- _EXERCISE_
Retype everything from the line that contains "for name, slot_z" down to the line that contains "# plain studio.", inclusive, without altering or adding anything.

- _GIVEN MATERIAL_
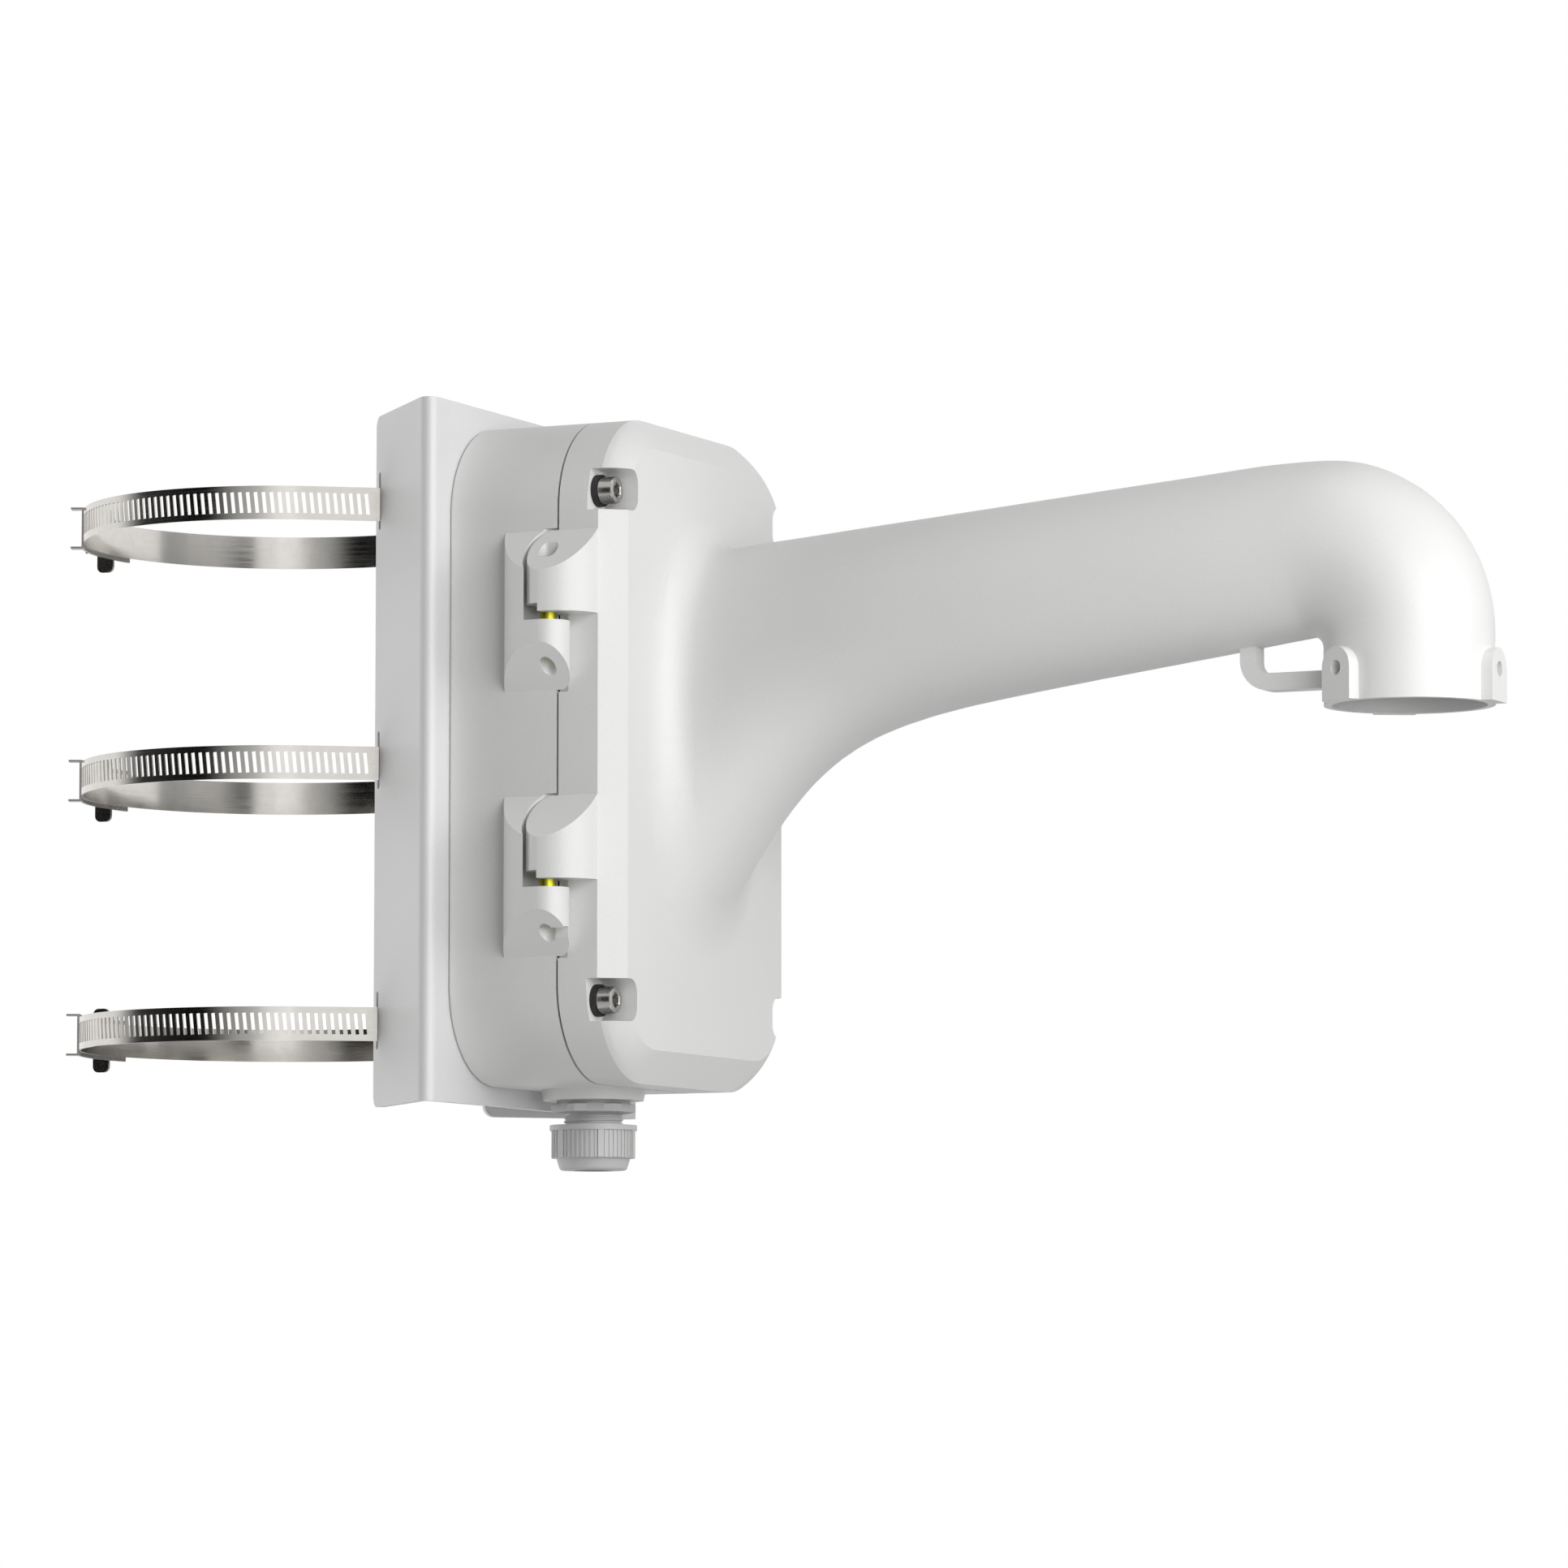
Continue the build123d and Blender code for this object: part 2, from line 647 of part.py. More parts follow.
gland_seat = box_bottom - gland_boss_height
gland_hex_top = gland_seat - gland_gasket
gland_hex_bottom = gland_hex_top - gland_hex_height
gland_nut_top = gland_hex_bottom - gland_neck
gland_nut_nose_top = gland_nut_top - gland_nut_collar - gland_nut_body
gland_end = gland_nut_nose_top - gland_nut_nose
gland_body_end = gland_nut_nose_top + 1


def hex_z(flat, z0, z1):
    """A hexagonal prism along Z with a flat towards +X, at the gland."""
    outline = Rot(0, 0, 30) * RegularPolygon(flat / 2, 6, major_radius=False)
    return Pos(gland_x, 0, z0) * extrude(outline, z1 - z0)


def make_gland_body():
    """The gland's threaded tube with its hexagon."""
    top = box_bottom + wall + locknut_height + 2
    body = rod_z(gland_thread_radius, gland_body_end, top, gland_x)
    body += hex_z(gland_hex_flat, gland_hex_bottom, gland_hex_top)
    return body - rod_z(gland_bore_radius, gland_body_end - 1, top + 1, gland_x)


def make_gland_gasket():
    """The sealing ring between the gland's hexagon and the boss."""
    ring = rod_z(gland_hex_flat / 2, gland_hex_top, gland_seat, gland_x)
    return ring - rod_z(gland_thread_radius, gland_hex_top - 1, gland_seat + 1, gland_x)


def make_gland_locknut():
    """The nut inside the box that holds the gland."""
    z0 = box_bottom + wall
    nut = hex_z(locknut_flat, z0, z0 + locknut_height)
    return nut - rod_z(gland_thread_radius, z0 - 1, z0 + locknut_height + 1, gland_x)


def make_gland_seal():
    """The rubber ring that the nut squeezes on to the cable."""
    low = gland_body_end - 1
    ring = rod_z(gland_bore_radius - gland_nut_gap, low, gland_nut_top, gland_x)
    return ring - rod_z(gland_seal_cable_radius, low - 1, gland_nut_top + 1, gland_x)


def make_gland_nut():
    """The clamping nut: collar, ribbed body and tapered nose."""
    body_top = gland_nut_top - gland_nut_collar
    nut = rod_z(gland_nut_collar_radius, body_top, gland_nut_top, gland_x)
    nut += rod_z(gland_nut_radius, gland_nut_nose_top, body_top, gland_x)
    nose = Pos(gland_x, 0, gland_nut_nose_top) * Rot(180, 0, 0) * loft(
        [Circle(gland_nose_radius), Pos(0, 0, gland_nut_nose) * Circle(gland_nose_end_radius)]
    )
    nut += fillet(nose.edges().sort_by(Axis.Z)[0], 1.5)
    steps = gland_nut_bars * (gland_nut_ribs + 1)
    for i in range(steps):
        broad = i % (gland_nut_ribs + 1) == 0
        width = 2.2 if broad else 0.8
        depth = gland_nut_bar * (1.6 if broad else 0.7)
        bar = Box(2 * depth, width, gland_nut_body)
        place = Pos(gland_x, 0, (body_top + gland_nut_nose_top) / 2)
        nut += place * Rot(0, 0, 360 * i / steps - 53) * Pos(gland_nut_radius, 0, 0) * bar
    thread = gland_thread_radius + gland_nut_gap
    nut -= rod_z(thread, gland_body_end - 1.2, gland_nut_top + 1, gland_x)
    return nut - rod_z(gland_cable_radius, gland_end - 1, gland_nut_top, gland_x)


# Band clamps

def band_geometry():
    """Where the band leaves the pole, meets the slot and turns inside the channel."""
    radius = pole_radius + band_thickness / 2
    slot_x, slot_y = slot_place()
    away = sqrt((slot_x - pole_x) ** 2 + slot_y**2)
    leave = atan2(slot_y, slot_x - pole_x) + acos(radius / away)
    heading = leave - pi / 2
    straight = sqrt(away**2 - radius**2) + 2 * sheet
    end_x = pole_x + radius * cos(leave) + straight * cos(heading)
    end_y = radius * sin(leave) + straight * sin(heading)
    front_radius = end_y / sin(leave)
    front_x_centre = end_x - front_radius * cos(leave)
    return radius, leave, heading, straight, front_radius, front_x_centre


def band_outline(offset):
    """The band's closed line, moved outwards by offset."""
    radius, leave, heading, straight, front_radius, front_centre = band_geometry()
    r = radius + offset
    f = front_radius + offset
    back = (pole_x - r, 0)
    tangent = (pole_x + r * cos(leave), r * sin(leave))
    end = (front_centre + f * cos(leave), f * sin(leave))
    nose = (front_centre + f, 0)
    tangent_low = (tangent[0], -tangent[1])
    end_low = (end[0], -end[1])
    return make_face(
        Wire(
            [
                Edge.make_three_point_arc(tangent, back, tangent_low),
                Edge.make_line(tangent_low, end_low),
                Edge.make_three_point_arc(end_low, nose, end),
                Edge.make_line(end, tangent),
            ]
        )
    )


def make_band():
    """A perforated steel band in its closed loop, centred on z = 0."""
    face = band_outline(band_thickness / 2) - band_outline(-band_thickness / 2)
    band = Pos(0, 0, -band_height / 2) * extrude(face, band_height)
    radius, leave, heading, straight, front_radius, front_centre = band_geometry()
    cutter = Rot(perforation_tilt, 0, 0) * Box(
        6 * band_thickness, perforation_width, perforation_height
    )
    step = degrees(perforation_pitch / radius)
    count = int((360 - saddle_end - degrees(leave)) / step)
    cutters = []
    for i in range(1, count + 1):
        angle = -degrees(leave) - i * step
        cutters.append(Pos(pole_x, 0, 0) * Rot(0, 0, angle) * Pos(radius, 0, 0) * cutter)
    along = straight - 2.5 * sheet
    for i in range(int(along / perforation_pitch)):
        d = i * perforation_pitch
        x = pole_x + radius * cos(leave) + d * cos(heading)
        y = -radius * sin(leave) - d * sin(heading)
        cutters.append(Pos(x, y, 0) * Rot(0, 0, -degrees(leave)) * cutter)
    return band - cutters


def on_band(angle, radial, along=0.0, z=0.0):
    """Place outside the band at an angle round the pole: out from the band, along it and up."""
    out = pole_radius + band_thickness + radial
    return Pos(pole_x, 0, 0) * Rot(0, 0, angle) * Pos(out, along, z)


def saddle_plate():
    """The curved plate on the band, with a window under the worm and one under its head."""
    inner = pole_radius + band_thickness
    outer = inner + saddle_thickness
    sketch = make_face(
        Wire(
            [
                Edge.make_circle(inner, Plane.XY, saddle_start, saddle_end),
                Edge.make_line(polar(inner, saddle_end), polar(outer, saddle_end)),
                Edge.make_circle(outer, Plane.XY, saddle_start, saddle_end),
                Edge.make_line(polar(outer, saddle_start), polar(inner, saddle_start)),
            ]
        )
    )
    plate = Pos(pole_x, 0, -saddle_height / 2) * extrude(sketch, saddle_height)
    for along, length, radius in (
        (0, worm_length, worm_radius),
        (-worm_neck_end - worm_head_height / 2, worm_head_height, worm_head_radius),
    ):
        window = Box(4 * saddle_thickness, length + worm_gap, 2 * (radius + worm_gap))
        plate -= on_band(worm_angle, saddle_thickness / 2, along) * window
    return plate


def polar(radius, angle):
    """A point at a radius and an angle in degrees."""
    return (radius * cos(radians(angle)), radius * sin(radians(angle)))


def make_housing():
    """The screw housing: a saddle on the band, two bearing walls for the screw and two ears."""
    housing = saddle_plate()
    ear_middle = saddle_end - degrees(ear_length / 2 / pole_radius)
    ear = Box(ear_height, ear_length, ear_thickness)
    for side in (-1, 1):
        z = side * (saddle_height - ear_thickness) / 2
        housing += on_band(ear_middle, ear_height / 2, 0, z) * ear
    at = (worm_length + bearing_thickness) / 2 + worm_gap
    near = Box(bearing_height, bearing_thickness, bearing_width)
    housing += on_band(worm_angle, bearing_height / 2, at) * near
    foot = Box(end_plate_centre, bearing_thickness, bearing_width)
    housing += on_band(worm_angle, end_plate_centre / 2, -at) * foot
    outline = RectangleRounded(end_plate_depth, end_plate_height, end_plate_corner)
    plate = Rot(90, 0, 0) * extrude(outline, bearing_thickness / 2, both=True)
    housing += on_band(worm_angle, end_plate_centre, -at) * plate
    hole = Rot(90, 0, 0) * Cylinder(worm_neck_radius + worm_gap / 2, worm_length + 4 * bearing_thickness)
    return housing - on_band(worm_angle, worm_axis_height) * hole


def make_worm():
    """The worm screw: thread, two necks and a slotted hexagon head."""
    worm = Rot(90, 0, 0) * Cylinder(worm_radius, worm_length)
    neck = Rot(90, 0, 0) * Cylinder(worm_neck_radius, 2 * worm_neck_end)
    outline = RegularPolygon(worm_head_radius, 6)
    head = Pos(0, -worm_neck_end, 0) * Rot(90, 0, 0) * extrude(outline, worm_head_height)
    slot = Pos(0, -worm_neck_end - worm_head_height, 0) * Box(
        2 * worm_head_flat, 2 * worm_slot_depth, worm_slot
    )
    return on_band(worm_angle, worm_axis_height) * (worm + neck + head - slot)


def write(name, shape):
    """Move a piece to the pole's axis and write it."""
    pieces = shape if isinstance(shape, list) else [shape]
    moved = [Pos(-pole_x, 0, 0) * piece for piece in pieces]
    whole = moved[0] if len(moved) == 1 else Compound(children=moved)
    export_step(whole, f"parts/{name}.step")
    solids = whole.solids()
    volume = sum(s.volume for s in solids)
    print(f"{name}: {len(solids)} solid, {volume / 1000:.2f} cm3")


def main():
    os.makedirs("parts", exist_ok=True)
    write("pole_plate", make_pole_plate())
    write("rear_shell", make_rear_shell())
    write("lid_arm", make_lid_arm())
    write("lid_gasket", make_lid_gasket())
    write("hinge_pin_upper", make_hinge_pin(hinge_places[0]))
    write("hinge_pin_lower", make_hinge_pin(hinge_places[1]))
    write("lid_screws", make_lid_screws())
    write("lid_screw_seals", make_screw_seals())
    write("box_bolts", make_bolts())
    write("box_bolt_washers", make_washers(shell_floor + pad_height))
    write("plate_washers", make_washers(-sheet - bolt_washer))
    write("box_bolt_nuts", make_bolt_nuts())
    write("gland_body", make_gland_body())
    write("gland_gasket", make_gland_gasket())
    write("gland_locknut", make_gland_locknut())
    write("gland_seal", make_gland_seal())
    write("gland_nut", make_gland_nut())
    band = make_band()
    housing = make_housing()
    worm = make_worm()
    for name, slot_z in (("top", band_spacing), ("middle", 0), ("bottom", -band_spacing)):
        place = Pos(0, 0, slot_z - band_drop)
        write(f"clamp_band_{name}", place * band)
        write(f"clamp_housing_{name}", place * housing)
        write(f"clamp_screw_{name}", place * worm)


main()
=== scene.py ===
# %% [markdown]
# # A pole mount for a dome camera
#
# The bracket is a folded steel plate with three band clamps, a cast box with a hinged
# lid, and a hollow arm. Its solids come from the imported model, already at their real
# size. This notebook gives each of them its finish, remakes the fasteners and the
# gland's body with their threads, rounds the arm's root, and sets up the camera and a
# plain studio.

import json
from math import cos, pi, radians, sin, tau

import bpy
from mathutils import Matrix, Vector
from mathutils.bvhtree import BVHTree


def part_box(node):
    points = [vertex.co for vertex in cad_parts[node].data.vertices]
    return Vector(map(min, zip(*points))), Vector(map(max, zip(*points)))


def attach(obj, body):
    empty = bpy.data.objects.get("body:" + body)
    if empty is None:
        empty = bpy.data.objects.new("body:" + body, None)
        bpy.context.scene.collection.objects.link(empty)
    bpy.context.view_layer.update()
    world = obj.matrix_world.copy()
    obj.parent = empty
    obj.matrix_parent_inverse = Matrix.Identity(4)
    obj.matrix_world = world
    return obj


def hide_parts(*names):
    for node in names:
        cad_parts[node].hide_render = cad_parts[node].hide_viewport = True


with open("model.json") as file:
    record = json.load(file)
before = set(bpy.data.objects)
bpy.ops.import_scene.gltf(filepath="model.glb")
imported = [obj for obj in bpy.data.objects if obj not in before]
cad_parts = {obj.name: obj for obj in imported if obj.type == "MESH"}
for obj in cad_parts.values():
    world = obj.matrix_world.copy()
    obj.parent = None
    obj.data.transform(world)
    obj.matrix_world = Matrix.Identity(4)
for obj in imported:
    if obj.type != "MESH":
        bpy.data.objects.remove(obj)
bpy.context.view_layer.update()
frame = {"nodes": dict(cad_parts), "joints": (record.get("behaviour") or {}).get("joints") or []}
nodes = frame["nodes"]
MM = 0.001

# %% [markdown]
# ## Where the camera stands
#
# A product picture is taken from far away with a long lens, so that parallel edges stay
# nearly parallel. The camera here stands a little below the box and looks up at it, with
# the arm pointing to the right. It could be aimed with a tracking constraint, but its
# own axes written into a matrix leave nothing to solve.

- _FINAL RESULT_
    for name, slot_z in (("top", band_spacing), ("middle", 0), ("bottom", -band_spacing)):
        place = Pos(0, 0, slot_z - band_drop)
        write(f"clamp_band_{name}", place * band)
        write(f"clamp_housing_{name}", place * housing)
        write(f"clamp_screw_{name}", place * worm)


main()
=== scene.py ===
# %% [markdown]
# # A pole mount for a dome camera
#
# The bracket is a folded steel plate with three band clamps, a cast box with a hinged
# lid, and a hollow arm. Its solids come from the imported model, already at their real
# size. This notebook gives each of them its finish, remakes the fasteners and the
# gland's body with their threads, rounds the arm's root, and sets up the camera and a
# plain studio.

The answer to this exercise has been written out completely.